You are invited to a Zoom presentation by the New York State Archaeological Association:
New Perspectives on Dutch Trade in New Netherland
A Virtual Symposium
Sponsored by the New York State Archaeological Association
Wednesday, April 27, 2022, at 07:00 PM Eastern Time (US and Canada)
Here is the recording of the NYSAA Virtual Event: Seminar on New Netherlands:
Meeting Recording:
Abstracts of Papers:
Quamhemesicos (Van Schaick) Island: Archaeological Evidence of European-Mahican Interactions at the Twilight of Dutch Colonialism in New York
Recent archaeological excavations on the east side of Van Schaick Island near Albany, New York have revealed a circa 1650 Dutch trading outpost with contemporaneous, related Mahican occupation on the site.
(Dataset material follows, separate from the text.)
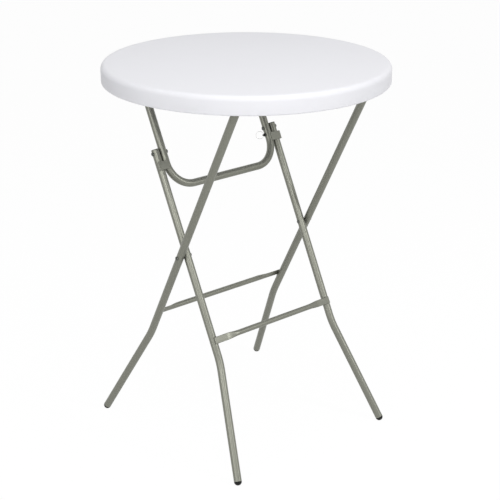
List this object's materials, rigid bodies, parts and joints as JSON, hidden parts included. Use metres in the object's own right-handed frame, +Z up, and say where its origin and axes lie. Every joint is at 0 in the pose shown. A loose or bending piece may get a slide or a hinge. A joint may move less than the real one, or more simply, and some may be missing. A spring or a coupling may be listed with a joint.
{
  "type": "folding high table",
  "caption": "Round bar-height folding table: thin white plastic top with a deep rolled rim on crossed grey tubular legs, a hinged brace and a pull-pin lock.",
  "frame": {"origin": "on the floor, under the middle of the round tabletop", "axes": "+Z up, Y along the pivot rods (the folding axis), X across the scissor; the inner frame stands on the +X side"},
  "size_m": [0.8, 0.8, 1.1],
  "materials": {
    "table_plastic": "white blow-moulded polyethylene, satin with a very fine grain",
    "powder_coat": "grey powder coat, satin",
    "dark_steel": "dark plated steel",
    "zinc_steel": "bright zinc plating",
    "black_rubber": "black moulded plastic or rubber",
    "pale_wire": "pale plated spring wire"
  },
  "bodies": {
    "tabletop": {"brace_bracket_left": "dark_steel", "brace_bracket_right": "dark_steel", "brace_pivot_rod": "zinc_steel", "brace_rod_cap_left": "dark_steel", "brace_rod_cap_right": "dark_steel", "bracket_screw_1": "zinc_steel", "bracket_screw_2": "zinc_steel", "bracket_screw_3": "zinc_steel", "bracket_screw_4": "zinc_steel", "bracket_screw_5": "zinc_steel", "bracket_screw_6": "zinc_steel", "bracket_screw_7": "zinc_steel", "bracket_screw_8": "zinc_steel", "outer_bracket_left": "dark_steel", "outer_bracket_right": "dark_steel", "outer_pivot_rod": "zinc_steel", "outer_rod_cap_left": "dark_steel", "outer_rod_cap_right": "dark_steel", "tabletop": "table_plastic"},
    "outer_frame": {"crossing_screw_left": "zinc_steel", "crossing_screw_right": "zinc_steel", "crossing_spacer_left": "dark_steel", "crossing_spacer_right": "dark_steel", "outer_crossbar": "powder_coat", "outer_foot_left": "black_rubber", "outer_foot_right": "black_rubber", "outer_leg_left": "powder_coat", "outer_leg_right": "powder_coat"},
    "brace": {"brace_bolt_left": "zinc_steel", "brace_bolt_right": "zinc_steel", "brace_nut_left": "zinc_steel", "brace_nut_right": "zinc_steel", "brace_spacer_left": "dark_steel", "brace_spacer_right": "dark_steel", "brace_tube": "powder_coat", "lock_barrel": "dark_steel", "saddle_left": "powder_coat", "saddle_right": "powder_coat"},
    "inner_frame": {"inner_crossbar": "powder_coat", "inner_foot_left": "black_rubber", "inner_foot_right": "black_rubber", "inner_leg_left": "powder_coat", "inner_leg_right": "powder_coat", "inner_top_plug_left": "black_rubber", "inner_top_plug_right": "black_rubber", "sleeve_nut_left": "zinc_steel", "sleeve_nut_right": "zinc_steel"},
    "lock_pin": {"lock_pin": "dark_steel"},
    "lock_ring": {"lock_ring": "pale_wire"}
  },
  "joints": [
    {"name": "outer_fold", "type": "hinge", "parent": "tabletop", "child": "outer_frame", "pos_m": [0.25505, 0, 1.066], "axis": [0, 1, 0], "range_deg": [0, 59.32]},
    {"name": "brace_fold", "type": "hinge", "parent": "tabletop", "child": "brace", "pos_m": [-0.24745, 0, 1.066], "axis": [0, 1, 0], "range_deg": [-63.16, 0]},
    {"name": "inner_fold", "type": "hinge", "parent": "brace", "child": "inner_frame", "pos_m": [-0.135, 0, 0.84384], "axis": [0, 1, 0], "range_deg": [0, 174.36]},
    {"name": "lock_pull", "type": "slide", "parent": "brace", "child": "lock_pin", "axis": [0, -1, 0], "range_m": [0, 0.008], "stiffness_N_per_m": 400, "springref_m": -0.01},
    {"name": "ring_swing", "type": "hinge", "parent": "lock_pin", "child": "lock_ring", "pos_m": [-0.12597, 0.1753, 0.82599], "axis": [0, 0, 1], "range_deg": [-39, 80]}
  ],
  "couplings": [
    {"joint": "brace_fold", "follows": "outer_fold", "ratio": -1.0645},
    {"joint": "inner_fold", "follows": "outer_fold", "ratio": 2.939}
  ]
}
An assemblage of trade items and Mahican artifacts document brief but intense interactions near the end of Dutch colonial rule. This paper reviews the documentation of settlement and associated land transactions on the island while focusing on several important artifacts that shed light into the complex and evolving Dutch-Mahican relationships in the seventeenth century.
Matt Kirk
Hartgen Archaeological Associates
Use-Wear and Modification of White Clay Tobacco Pipes Recovered from 32 Haudenosaunee and European Archaeological Sites in New York, ca. 1640-1710
Research by archaeologists has demonstrated the temporal occurrence of European clay tobacco pipes from the Hudson River west through the Mohawk Valley and beyond. The general distribution of these pipes and associated dates is well understood. Criteria such as use-wear and modification have been largely ignored, yet these measures illustrate distinct differences among assemblages from European and Indigenous sites. Over 2,500 pipe stems were examined from 32 collections at the New York State Museum to compare the prevalence of wear and modification of European-made white clay tobacco pipes within a range of temporal and cultural contexts. These data indicate greater wear and modification within the Haudenosaunee assemblages. Preliminary findings offer a promising new line of evidence for understanding the past through a ubiquitous artifact.
Mike Lucas
New York State Museum
Dutch Artifacts in the NYC Archaeological Repository: The Nan A. Rothschild Repository Center
Some of the seventeenth-century ceramics at the NYC Archaeological Repository; The Nan A. Rothschild Research Center were recovered from artifacts discarded along the edge of the East River before landfill buried the shoreline. Sherds from one assemblage excavated at the 7 Hanover Square site have been linked to vessels made in the Netherlands, at the ceramic production center of Bergen op Zoom, and other locations. The sherds came from many types of vessels and illustrate the range of ceramics that were imported to New Amsterdam by the West India Company.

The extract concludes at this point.